И вот тут, вернувшись к "Дон Жуану", следует обратить внимание на один важный для нашей темы аспект. В торжественно-нарядном раззолоченном спектакле проступали мотивы тревоги; сочетание ровного света люстр и мерцания свечей таило в себе нечто зловещее. В спектакле-празднике зрела трагедия, действие неумолимо неслось к своему финалу — появлению грозной статуи командора и возмездию. Но одно дело — создать тревожную атмосферу изобразительно-постановочными средствами, совсем другое — передать подобное настроение через актерское искусство.
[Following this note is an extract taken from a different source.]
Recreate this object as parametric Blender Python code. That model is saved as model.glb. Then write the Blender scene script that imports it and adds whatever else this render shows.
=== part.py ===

Последняя задача намного сложнее.
Интерес к таинственному был связан у Мейерхольда с его общей театральной эстетикой тех лет — синтезом реального и фантастического. Ведь именно в это время — в 1910 году — Мейерхольд взял себе в качестве театрального и литературного псевдонима имя гофмановского Доктора Дапертутто. В Александринском театре Мейерхольд продолжал разрабатывать тему рока, фатальной обреченности человека. Рок, играющий судьбами людей, люди послушные марионетки судьбы и люди, бросающие судьбе вызов, — все это присутствовало еще в произведениях античности, которые трансформировались и модернизировались на рубеже XIX–XX веков, в первую очередь в эстетике и драматургии символистов.
Этот интерес проявился и в поставленной Мейерхольдом одноактной пьесе Ю. Д. Беляева "Красный кабачок", и в таких принципиальных работах режиссера, как «Гроза», "Свадьба Кречинского", «Маскарад».
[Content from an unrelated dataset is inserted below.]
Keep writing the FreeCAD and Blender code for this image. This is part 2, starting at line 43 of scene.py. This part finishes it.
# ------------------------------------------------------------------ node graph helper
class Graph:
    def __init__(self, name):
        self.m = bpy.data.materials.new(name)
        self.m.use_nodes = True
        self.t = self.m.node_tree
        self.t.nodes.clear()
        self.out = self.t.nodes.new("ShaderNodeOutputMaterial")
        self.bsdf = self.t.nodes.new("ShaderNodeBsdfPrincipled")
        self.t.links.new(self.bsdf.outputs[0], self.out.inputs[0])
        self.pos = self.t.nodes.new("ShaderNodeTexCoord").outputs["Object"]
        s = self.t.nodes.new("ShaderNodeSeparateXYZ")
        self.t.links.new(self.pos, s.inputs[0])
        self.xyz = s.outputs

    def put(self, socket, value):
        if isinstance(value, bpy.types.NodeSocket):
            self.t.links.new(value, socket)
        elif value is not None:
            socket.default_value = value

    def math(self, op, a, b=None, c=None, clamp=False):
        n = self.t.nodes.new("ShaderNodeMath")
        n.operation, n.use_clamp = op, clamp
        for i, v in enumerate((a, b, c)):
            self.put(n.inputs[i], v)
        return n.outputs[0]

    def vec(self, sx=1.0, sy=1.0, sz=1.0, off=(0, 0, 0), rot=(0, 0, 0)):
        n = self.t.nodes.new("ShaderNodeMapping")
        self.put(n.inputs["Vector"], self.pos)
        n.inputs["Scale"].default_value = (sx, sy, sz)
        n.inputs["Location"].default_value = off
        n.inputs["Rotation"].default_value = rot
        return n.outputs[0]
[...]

Действие беляевской пьесы происходит в конце XVIII века в трактире, под Петербургом, где встречается «золотая» молодежь. Здесь под предводительством старого холостяка князя Курмышева (играл его В. Н. Давыдов) собираются гвардейские офицеры (Юрьев и Н. Н. Ходотов) и молодые актрисы. Идет кутеж. Разговор заходит о Мюнхгаузене, загулявшие гости в шутку вызывают его тень. И вдруг раздается стук в дверь и под завыванье вьюги появляется Неизвестный, оказавшийся самим Мюнхгаузеном. Роль эту репетировал Мейерхольд, но потом она была передана актеру Г. Г. Ге.
Неизвестный — Мюнхгаузен рассказывает всякие небылицы, показывает присутствующим в чудо-табакерке их самих в детстве, будоражит фантазию. Когда все, утомившись, засыпают, барон Мюнхгаузен произносит монолог — гимн лжи: "Ложь моя царствует на свете {…} жизнь есть ложь, ложь есть жизнь". В пьесе соединились гофмановская фантастика и чисто беляевское любование милым старым Петербургом.
Спектакль успеха не имел, прошел всего семь раз. На этом и можно бы завершить рассказ о нем, если бы не одно обстоятельство. В пьесе Беляева в постановке Мейерхольда с декорациями Головина, музыкой М. А. Кузмина отозвался ряд важных театральных идей тех лет.
Приведем одну цитату. Критик К. И. Арабажин писал: "Г-н Мейерхольд перенес действие в темный, полуосвещенный и неуютный подвал. Слышна вьюга, завывание ветра красиво сливается со звуками старинного вальса, имитирующего музыку табакерки. Под эти звуки, точно в искусственной шкатулке с музыкой, пляшут молодые актрисы, напоминая искусственные, а не живые фигурки. Общий темп постановки замедленный. Нет внутреннего оживления, движения, действия" [21].